Monday, December 21, 2009

Networked Learning for Teachers

Stay Connected

The recognition of the importance of computer technology for teachers has grown steadily in the last few years.  The  Technology standards for language teachers from TESOL (Teachers of English as a Second Language) are a prime example. Actually these goals and standards could easily apply to teacher in all fields  See if you agree.  The goals  are to have teachers:
  • Acquire and maintain foundational knowledge and skills in technology for professional purposes.
  • Integrate pedagogical knowledge and skills with technology to enhance (language) teaching and learning.
  • Apply technology in record-keeping, feedback and assessment.
  • Use technology to improve communication, collaboration and efficiency.
How can teachers educate themselves to meet these goals? Social (educational) networking is one of the most convenient and up-to-date ways.  I remember the days when acquiring new knowledge meant  finding the right articles or books from which to glean information.  This usually entailed a trip to the university library to checkout books or feed the copier all your quarters to copy article from journals.
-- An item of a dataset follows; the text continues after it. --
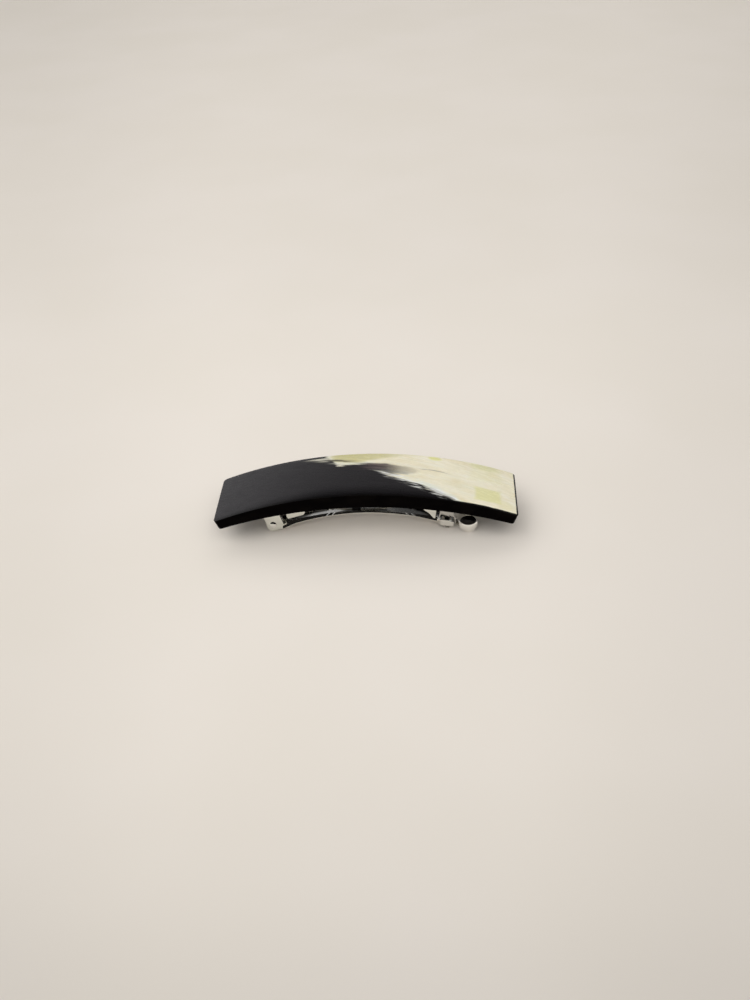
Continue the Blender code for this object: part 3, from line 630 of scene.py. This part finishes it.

Today learning can mean finding relevant information from reliable online sources, reflecting on it, sharing the new, personal insights gained, receiving feedback and comment from interested parties and then responding to this feedback with new insights. Steven Downes discusses the importance this type of self-directed learning in his video,  Web 2.0 and Your Own Learning and Development.

Finding reliable sources can be accomplished by starting and nurturing a good personal learning network (PLN).  Personally I find that my own PLN is always in state of flux.  I continually add and delete rss feeds to edublogs in my Google reader, follow and "unfollow" people on Twitter, and check my Yahoo and Ning groups.  I don't stop following others because any of their ideas  are irrelevant, but because there is no way to keep up with all the good learning and sharing opportunities today.

I am in the process of deciding which sources in my PLN I want to keep.  It's really a tough decision, but if I want to reflect on what I read, I need to have a manageable set of items.  I hope that this "weeding out" of my PLN will allow me more time to digest and comment on what others say  and to share my own ideas with them.